Si inaugura la mostra personale di Marco Filippetti presso la Galleria Joansen, uno spazio espositivo che promuove la sperimentazione tra arte e design. Affrontando il problema della riproducibilità industriale, l'arte trova un nuovo canale di comunicazione, la serialità , tema che sicuramente costituisce il nucleo centrale ed originale della pittura di Filippetti.
Si inaugura la mostra personale di Marco Filippetti presso la Galleria Joansen, uno spazio espositivo che promuove la sperimentazione tra arte e design.
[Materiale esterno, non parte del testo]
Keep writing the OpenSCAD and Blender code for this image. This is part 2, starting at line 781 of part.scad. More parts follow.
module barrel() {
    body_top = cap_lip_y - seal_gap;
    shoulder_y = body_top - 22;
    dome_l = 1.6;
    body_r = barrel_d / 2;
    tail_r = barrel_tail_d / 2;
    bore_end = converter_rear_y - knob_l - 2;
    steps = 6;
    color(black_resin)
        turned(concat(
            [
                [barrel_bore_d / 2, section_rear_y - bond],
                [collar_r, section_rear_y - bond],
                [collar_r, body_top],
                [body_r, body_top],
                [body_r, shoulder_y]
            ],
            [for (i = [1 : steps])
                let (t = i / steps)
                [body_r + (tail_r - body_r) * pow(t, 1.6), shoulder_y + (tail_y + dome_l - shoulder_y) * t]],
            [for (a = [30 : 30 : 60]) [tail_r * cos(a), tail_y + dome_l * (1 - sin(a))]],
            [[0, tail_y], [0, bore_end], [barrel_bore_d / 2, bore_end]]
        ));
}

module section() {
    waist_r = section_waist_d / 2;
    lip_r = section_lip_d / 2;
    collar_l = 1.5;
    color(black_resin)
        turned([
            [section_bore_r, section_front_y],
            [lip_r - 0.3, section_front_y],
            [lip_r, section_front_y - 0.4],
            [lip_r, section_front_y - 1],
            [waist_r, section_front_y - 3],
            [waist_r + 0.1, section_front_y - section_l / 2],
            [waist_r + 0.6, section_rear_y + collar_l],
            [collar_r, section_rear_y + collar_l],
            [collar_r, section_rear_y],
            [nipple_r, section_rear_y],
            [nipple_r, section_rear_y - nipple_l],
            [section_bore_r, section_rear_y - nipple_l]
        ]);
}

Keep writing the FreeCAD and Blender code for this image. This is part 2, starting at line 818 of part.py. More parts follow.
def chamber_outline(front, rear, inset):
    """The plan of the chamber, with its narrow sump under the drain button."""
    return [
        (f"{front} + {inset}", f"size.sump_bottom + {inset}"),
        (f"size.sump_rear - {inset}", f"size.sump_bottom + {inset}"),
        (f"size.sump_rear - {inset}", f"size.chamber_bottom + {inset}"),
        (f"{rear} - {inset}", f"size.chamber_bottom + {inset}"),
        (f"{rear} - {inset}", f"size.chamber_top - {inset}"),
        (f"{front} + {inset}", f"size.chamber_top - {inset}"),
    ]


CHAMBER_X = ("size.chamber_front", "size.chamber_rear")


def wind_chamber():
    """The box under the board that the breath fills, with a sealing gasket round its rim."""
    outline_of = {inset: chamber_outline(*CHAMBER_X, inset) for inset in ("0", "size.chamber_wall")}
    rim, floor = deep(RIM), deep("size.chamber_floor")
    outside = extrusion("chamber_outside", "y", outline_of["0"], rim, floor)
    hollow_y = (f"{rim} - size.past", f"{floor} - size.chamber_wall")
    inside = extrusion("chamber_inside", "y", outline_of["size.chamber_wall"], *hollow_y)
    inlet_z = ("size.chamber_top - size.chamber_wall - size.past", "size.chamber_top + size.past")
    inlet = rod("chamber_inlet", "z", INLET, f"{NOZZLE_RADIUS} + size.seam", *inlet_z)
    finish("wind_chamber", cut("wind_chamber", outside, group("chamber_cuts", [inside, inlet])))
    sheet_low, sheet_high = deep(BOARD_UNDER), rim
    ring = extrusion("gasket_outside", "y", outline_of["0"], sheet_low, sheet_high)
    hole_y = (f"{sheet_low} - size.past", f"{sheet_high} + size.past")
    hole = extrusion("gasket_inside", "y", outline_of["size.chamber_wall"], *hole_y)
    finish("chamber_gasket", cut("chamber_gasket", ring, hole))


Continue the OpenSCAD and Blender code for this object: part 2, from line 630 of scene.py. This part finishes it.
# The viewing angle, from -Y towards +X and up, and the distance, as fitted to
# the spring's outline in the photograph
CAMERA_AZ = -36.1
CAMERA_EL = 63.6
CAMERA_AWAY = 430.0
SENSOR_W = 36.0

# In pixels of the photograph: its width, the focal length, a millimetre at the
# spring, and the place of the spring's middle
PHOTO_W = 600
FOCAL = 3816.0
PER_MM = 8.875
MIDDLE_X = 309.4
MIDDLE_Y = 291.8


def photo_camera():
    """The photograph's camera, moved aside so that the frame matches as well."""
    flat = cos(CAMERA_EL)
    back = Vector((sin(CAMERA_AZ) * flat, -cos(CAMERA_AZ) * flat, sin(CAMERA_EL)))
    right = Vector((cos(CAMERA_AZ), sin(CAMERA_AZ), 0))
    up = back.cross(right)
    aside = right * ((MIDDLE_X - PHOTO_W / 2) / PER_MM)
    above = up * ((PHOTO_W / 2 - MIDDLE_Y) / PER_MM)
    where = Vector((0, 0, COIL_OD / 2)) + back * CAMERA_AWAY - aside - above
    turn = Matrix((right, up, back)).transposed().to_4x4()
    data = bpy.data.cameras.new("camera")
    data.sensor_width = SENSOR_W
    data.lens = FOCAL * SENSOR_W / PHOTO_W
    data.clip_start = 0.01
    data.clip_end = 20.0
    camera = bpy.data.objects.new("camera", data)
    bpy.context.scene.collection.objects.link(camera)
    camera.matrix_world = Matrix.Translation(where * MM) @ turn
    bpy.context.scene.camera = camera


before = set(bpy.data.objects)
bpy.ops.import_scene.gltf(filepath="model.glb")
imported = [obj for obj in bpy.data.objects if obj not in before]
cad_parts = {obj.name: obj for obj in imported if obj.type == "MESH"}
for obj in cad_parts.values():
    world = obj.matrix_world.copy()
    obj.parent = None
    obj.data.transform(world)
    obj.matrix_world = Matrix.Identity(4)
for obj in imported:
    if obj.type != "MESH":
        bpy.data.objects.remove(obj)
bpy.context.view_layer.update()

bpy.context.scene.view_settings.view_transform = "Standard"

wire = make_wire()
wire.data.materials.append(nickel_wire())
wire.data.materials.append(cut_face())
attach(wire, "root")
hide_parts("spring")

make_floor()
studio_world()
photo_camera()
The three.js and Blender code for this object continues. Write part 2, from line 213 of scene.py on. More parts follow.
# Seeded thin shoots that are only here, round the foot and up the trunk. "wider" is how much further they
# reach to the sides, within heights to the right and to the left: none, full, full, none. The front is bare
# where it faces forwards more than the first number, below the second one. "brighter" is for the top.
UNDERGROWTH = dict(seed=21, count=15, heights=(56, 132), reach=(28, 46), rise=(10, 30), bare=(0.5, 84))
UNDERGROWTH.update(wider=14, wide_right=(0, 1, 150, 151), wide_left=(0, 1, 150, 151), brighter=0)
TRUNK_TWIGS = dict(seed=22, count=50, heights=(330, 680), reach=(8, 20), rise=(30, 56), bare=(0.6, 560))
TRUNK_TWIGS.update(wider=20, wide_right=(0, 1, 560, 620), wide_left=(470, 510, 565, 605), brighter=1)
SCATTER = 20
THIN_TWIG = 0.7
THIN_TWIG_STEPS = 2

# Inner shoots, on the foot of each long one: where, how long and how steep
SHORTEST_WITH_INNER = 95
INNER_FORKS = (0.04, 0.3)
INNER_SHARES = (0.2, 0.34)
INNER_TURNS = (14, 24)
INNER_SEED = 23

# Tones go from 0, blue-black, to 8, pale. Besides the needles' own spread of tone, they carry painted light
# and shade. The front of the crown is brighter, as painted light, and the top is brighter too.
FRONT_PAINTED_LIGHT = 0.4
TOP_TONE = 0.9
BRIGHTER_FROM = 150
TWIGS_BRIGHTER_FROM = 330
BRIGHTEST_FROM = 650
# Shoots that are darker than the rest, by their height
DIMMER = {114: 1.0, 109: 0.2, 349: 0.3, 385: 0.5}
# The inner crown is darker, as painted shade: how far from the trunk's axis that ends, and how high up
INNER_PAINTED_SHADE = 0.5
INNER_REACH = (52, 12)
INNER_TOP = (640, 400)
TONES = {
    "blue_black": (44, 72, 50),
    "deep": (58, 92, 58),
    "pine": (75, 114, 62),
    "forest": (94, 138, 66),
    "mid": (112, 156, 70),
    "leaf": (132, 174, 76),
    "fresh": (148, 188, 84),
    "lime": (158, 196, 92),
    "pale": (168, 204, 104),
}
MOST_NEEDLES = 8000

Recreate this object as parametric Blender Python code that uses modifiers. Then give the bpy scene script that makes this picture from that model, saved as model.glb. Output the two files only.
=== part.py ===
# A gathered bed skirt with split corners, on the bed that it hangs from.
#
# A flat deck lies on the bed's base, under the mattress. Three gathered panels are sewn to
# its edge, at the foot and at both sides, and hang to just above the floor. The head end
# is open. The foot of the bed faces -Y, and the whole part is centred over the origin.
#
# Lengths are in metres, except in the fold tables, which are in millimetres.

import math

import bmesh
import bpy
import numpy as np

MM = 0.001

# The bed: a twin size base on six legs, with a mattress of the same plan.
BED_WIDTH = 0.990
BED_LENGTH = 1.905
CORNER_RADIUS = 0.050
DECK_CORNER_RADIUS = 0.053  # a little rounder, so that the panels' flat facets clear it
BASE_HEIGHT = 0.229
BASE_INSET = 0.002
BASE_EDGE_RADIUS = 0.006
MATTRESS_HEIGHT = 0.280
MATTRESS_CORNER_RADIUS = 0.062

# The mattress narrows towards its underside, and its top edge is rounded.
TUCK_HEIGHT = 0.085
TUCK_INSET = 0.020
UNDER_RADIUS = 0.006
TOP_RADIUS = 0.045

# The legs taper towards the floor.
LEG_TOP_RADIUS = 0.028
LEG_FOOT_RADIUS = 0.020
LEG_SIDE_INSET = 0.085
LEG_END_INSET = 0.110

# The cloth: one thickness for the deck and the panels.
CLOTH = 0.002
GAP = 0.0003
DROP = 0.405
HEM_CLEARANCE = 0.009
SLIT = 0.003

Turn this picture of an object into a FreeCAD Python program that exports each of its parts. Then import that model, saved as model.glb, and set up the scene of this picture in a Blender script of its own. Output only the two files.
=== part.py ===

Affrontando il problema della riproducibilità industriale, l'arte trova un nuovo canale di comunicazione, la serialità , tema che sicuramente costituisce il nucleo centrale ed originale della pittura di Filippetti. Giovane pittore, noto anche come grafico e già apprezzato da un gruppo di collezionisti sia italiani che esteri, la cui pittura è costituita da serie di quadri riferiti ad uno stesso tema, affrontato da angolazioni differenti, che alla fine della serie realizzano una ricerca unica e mai definitiva.
Con questa mostra Filippetti giunge alla sua quinta esposizione e, per la prima volta, usa pigmenti organici, quali il bitume ed il catrame su supporto ligneo. Il colore dominante, il nero, ricorda la sua prima esposizione, dal titolo Epifania, anch'essa costituita da una serie di quadri neri. C'è dunque un chiaro richiamo tra questa mostra, dal titolo Facies e la sua prima esposizione. Al buio, Filippetti, non vede le forme, ma ne percepisce la consistenza, la materia, come nella fase alchemica della nigredo, la prima delle quattro trasformazioni fondamentali che la materia deve subire per diventare pietra filosofale. Una trasformazione che attraversa i quattro segni della natura, terra, acqua, aria e fuoco, per poi tornare terra. La serialità , per Filippetti, è una necessità che, passando da una serie ad un'altra e da un'opera all'altra, lascia aperta la possibilità di una continuità espressiva che non si esaurisce. La sua è una pittura figurativa, tutta incentrata sulla presenza umana svelata in una dimensione pittorica in cui, essa, rivela la propria assenza. Figure e volti si dissolvono sotto i colpi pesanti del pennello che senza pietà sgretolano l'identità della natura umana, a richiamare alla mente André Masson (per la libertà espressiva con cui rimescola apparenza e sostanza) e Francis Bacon (per la naturalezza con cui mostra l'anima nascosta e demoniaca dell'umanità ). L'immagine nasce come per sorpresa da un atto creativo che è sempre tensione, dal momento che la tensione genera emozione. Ma è anche una pittura di contrasto che però non fa polemica, limitandosi a mostrare ed accostare i contrari. Una superficie liscia, la masonite, sulla quale nulla attecchisce, lavorata con l'aglio fino ad ottenere una superficie porosa, su cui stratificare il gesso. Su questa nuova superficie Filippetti traccia dei segni graffianti e dipinge usando colori forti e metallici, per sottrarre presenza fisica ai volumi umani. Le figure, sempre riconoscibili per la loro ovvia apparenza, sono ridotte a porzioni d'identità , che si ricompongono in unità soltanto alla fine della serie. Con questa esposizione, Facies, Filippetti dà un volto nuovo alla sua pittura che, tornando su se stessa, apre un'ulteriore ipotesi di ricerca. Se, infatti, la serialità è regolata dalla ripetizione, la regola ad essa sottesa è la differenza.